Brown Group, Inc. v. Commissioner, 104 T. C. 118 (1995)
A partner’s distributive share of partnership income can be considered subpart F income if it is derived in connection with purchases on behalf of a related person.
Summary
In Brown Group, Inc. v. Commissioner, the Tax Court ruled that Brown Cayman, Ltd. ‘s share of partnership income from Brinco, a Cayman Islands partnership, was subpart F income under section 954(d)(1) of the Internal Revenue Code. The case involved Brown Group, Inc. , and its subsidiaries, which formed Brinco to source Brazilian footwear. The court held that the income derived from Brinco’s commissions for purchasing footwear on behalf of Brown Group International, Inc. , a related party, should be treated as foreign base company sales income, thereby subjecting it to immediate taxation under subpart F rules. This decision emphasizes the application of the aggregate theory of partnerships in the context of subpart F, ensuring that income from partnerships involving controlled foreign corporations cannot be deferred.
Facts
Brown Group, Inc. , a New York corporation, formed Brinco, a partnership in the Cayman Islands, to purchase footwear from Brazil.

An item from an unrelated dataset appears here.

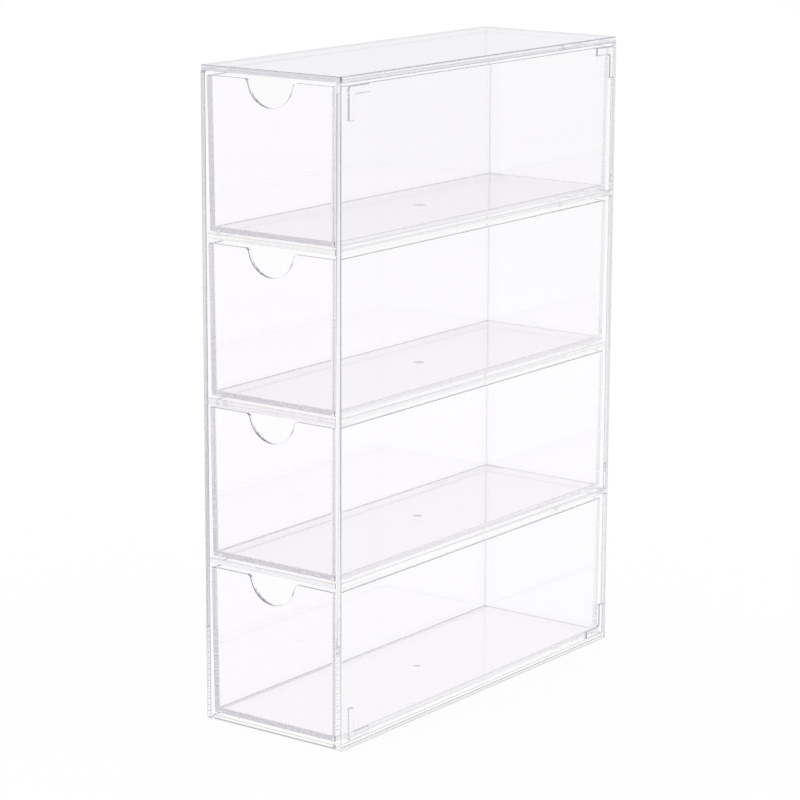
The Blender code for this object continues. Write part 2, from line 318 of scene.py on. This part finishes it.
def add_piece(name, shape, material, body, node):
    """Makes a closed mesh: points that coincide are welded, and each face keeps its own normals there.
    The piece rides on its body in place of its CAD node."""
    points, normals, faces = shape
    grid = np.round(points / WELD_GRID)
    _, first, welded = np.unique(grid, axis=0, return_index=True, return_inverse=True)
    corners = np.concatenate([np.array(face) for face in faces])
    lengths = np.array([len(face) for face in faces])
    welded_faces = np.split(welded.reshape(-1)[corners], np.cumsum(lengths)[:-1])
    mesh = bpy.data.meshes.new(name)
    mesh.from_pydata(points[first].tolist(), [], welded_faces)
    mesh.materials.append(material)
    mesh.shade_smooth()
    mesh.normals_split_custom_set(normals[corners].tolist())
    piece = bpy.data.objects.new(name, mesh)
    bpy.context.scene.collection.objects.link(piece)
    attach(piece, body)
    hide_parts(node)


def rectangle(low_a, low_b, high_a, high_b):
    """A rectangle's corners, anticlockwise from its lowest."""
    return [(low_a, low_b), (high_a, low_b), (high_a, high_b), (low_a, high_b)]


def add_plate(node, plastic, corners, radii, axes, start, thickness, roundings, islands=()):
    """A plate of the case. Its outline lies across the first two of its axes, and its thickness runs along
    the third, from start."""
    outline, normals = rounded_outline(corners, radii)
    origin = np.array([start if axis == axes[2] else 0 for axis in "XYZ"], float)
    shape = turned(slab(outline, normals, thickness, roundings, islands), axes, origin)
    add_piece(node + "_moulding", shape, plastic, "case", node)


def rib(toward_rear, toward_top, low, high, base):
    """An L-shaped rib on a side panel. Its outer corner, widely rounded, points at the panel's corner."""
    level_arm = [(0, 0), (RIB_ARM, 0), (RIB_ARM, RIB_WIDTH), (RIB_WIDTH, RIB_WIDTH)]
    upright_arm = [(RIB_WIDTH, RIB_ARM), (0, RIB_ARM)]
    corners = np.array(level_arm + upright_arm) + RIB_INSET
    radii = np.array([RIB_OUTER_CORNER] + [RIB_SMALL_CORNER] * (len(corners) - 1))
    if toward_rear:
        corners[:, 0] = high[0] - corners[:, 0]
    else:
        corners[:, 0] += low[0]
    if toward_top:
        corners[:, 1] = high[1] - corners[:, 1]
    else:
        corners[:, 1] += low[1]
    if toward_rear != toward_top:
        corners, radii = corners[::-1], radii[::-1]
    return island(corners, radii, base, RIB_HEIGHT, RIB_ROUNDING)


left_plastic = clear_polystyrene("left", LEFT_TONER, EDGE_PAINTED_SHADE)
right_plastic = clear_polystyrene("right", RIGHT_TONER, RIGHT_EDGE_PAINTED_SHADE, front_shade_share=FRONT_PAINTED_SHADE_SHARE)
left_low, left_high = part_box("left_side_panel")
right_low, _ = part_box("right_side_panel")
top_low, top_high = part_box("top_panel")
side_thickness = left_high.x - left_low.x
side_top = top_low.z - BOND_LINE
side_outline = rectangle(left_low.y, left_low.z, left_high.y, side_top)

# The outer rounding at each point of the outline, by how far the point faces the top, the foot or the front.
rearward, upward = rounded_outline(side_outline, SIDE_CORNER)[1].T
left_rounding = OUTER_ROUNDING + (JOINT_ROUNDING - OUTER_ROUNDING) * np.clip(upward, 0, 1)
left_rounding += (FOOT_ROUNDING - OUTER_ROUNDING) * np.clip(-upward, 0, 1)
right_rounding = left_rounding + (RIGHT_FRONT_ROUNDING - OUTER_ROUNDING) * np.clip(-rearward, 0, 1)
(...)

Brinco’s partners included Brown Cayman, Ltd. (88%), T. P. Cayman, Ltd. (10%), and Delcio Birck (2%). Brown Cayman was a controlled foreign corporation (CFC) owned by Brown Group International, Inc. (International), a U. S. shareholder. Brinco earned a 10% commission on footwear purchases for International, which were primarily sold in the U. S. The IRS determined that Brown Cayman’s share of Brinco’s income was subpart F income, subject to immediate taxation.
Procedural History
The IRS issued a notice of deficiency to Brown Group, Inc. , asserting a tax liability based on Brown Cayman’s distributive share of Brinco’s income being subpart F income. Brown Group filed a petition with the Tax Court challenging this determination. The Tax Court held a trial and ultimately ruled in favor of the Commissioner, affirming the IRS’s position.
Issue(s)
1. Whether Brown Cayman, Ltd. ‘s distributive share of Brinco’s income constitutes foreign base company sales income under section 954(d)(1) of the Internal Revenue Code.
Holding
1. Yes, because Brown Cayman’s income was derived in connection with the purchase of personal property from any person on behalf of a related person, as defined by section 954(d)(1), making it foreign base company sales income and thus subpart F income.
Court’s Reasoning
The court applied the aggregate theory of partnerships, treating Brinco’s income as if earned directly by its partners, including Brown Cayman. This approach was deemed necessary to prevent tax deferral, aligning with the purpose of subpart F, which aims to tax certain foreign income immediately. The court emphasized that subchapter K of the Internal Revenue Code, dealing with partnerships, was applicable in determining subpart F income. The court also interpreted the phrase “in connection with” in section 954(d)(1) broadly, finding a logical relationship between Brinco’s activities and Brown Cayman’s income. The decision was supported by the majority of the court, with no dissenting opinions recorded.
Practical Implications
This decision has significant implications for U. S. companies using foreign partnerships to source goods. It establishes that partnership income can be treated as subpart F income if derived from activities on behalf of related parties, impacting how multinational corporations structure their international operations to avoid immediate taxation. Legal practitioners must consider the aggregate theory when advising clients on partnership arrangements involving CFCs. The ruling may lead businesses to reassess their use of foreign partnerships to ensure compliance with subpart F rules. Subsequent cases, such as those involving similar partnership structures, will likely reference this decision to determine the tax treatment of income derived from foreign partnerships.